Like I said before, if the category hadn’t expanded and instead been kept to five nominees, I don’t think I would’ve missed out on much if my bottom three had thus been scrubbed off the ballot. Of the other five, I enjoyed each for their own reasons, so; not bad, Academy. Now, next year, let’s see if things aren’t even more extraneous with an even larger field to work with.


4 thoughts on “Judging Oscar: Best Picture 1931/32

  1. I’m happy to see Grand Hotel land as highly as it did. I think it’s an undervalued movie in general that for some reason has gotten a lot of bad press and stink-eye from people. I’ve seen it on more than one “Oscar’s biggest mistakes” lists, and I don’t understand that opinion at all. Place it a year earlier and it’s a clear winner with no second thoughts.

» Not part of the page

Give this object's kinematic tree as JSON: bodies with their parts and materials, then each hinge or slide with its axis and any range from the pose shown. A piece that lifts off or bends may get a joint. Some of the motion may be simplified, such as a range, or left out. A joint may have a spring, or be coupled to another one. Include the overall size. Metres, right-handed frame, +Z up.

    • If I were to wager a guess, I’d say that people see the film as ‘that film that won Best Picture with no other nominations’ and derive an opinion based on that alone, that it wasn’t a good enough film to warrant any other nominations, so it must not have been a deserving winner. I mentioned in my review of it that I was surprised that it didn’t get any other nominations, because it was that good, and I think that’s the crux of why it’s so undervalued.

  2. I haven’t seen Five Star Final, don’t like Grand Hotel much for some reason, and would move the Lubitsch films higher. Can’t argue with you on Shanghai Express though!

    1932 has some fantastic movies in it. I just don’t know on which side they would fall on the Academy’s divide.

    • According to Wikipedia’s articles on the ceremonies, the divide in the early years is slightly more than halfway through the calendar year; so the qualifying period for this ceremony was August of 1931 through the end of July 1932. August 1932 and on is the next ceremony, which in this case, is the one they decided to switch to calendar years, and thus the qualifying period was extended through the end of 1933, so next ceremony will have 18 months of films to choose from.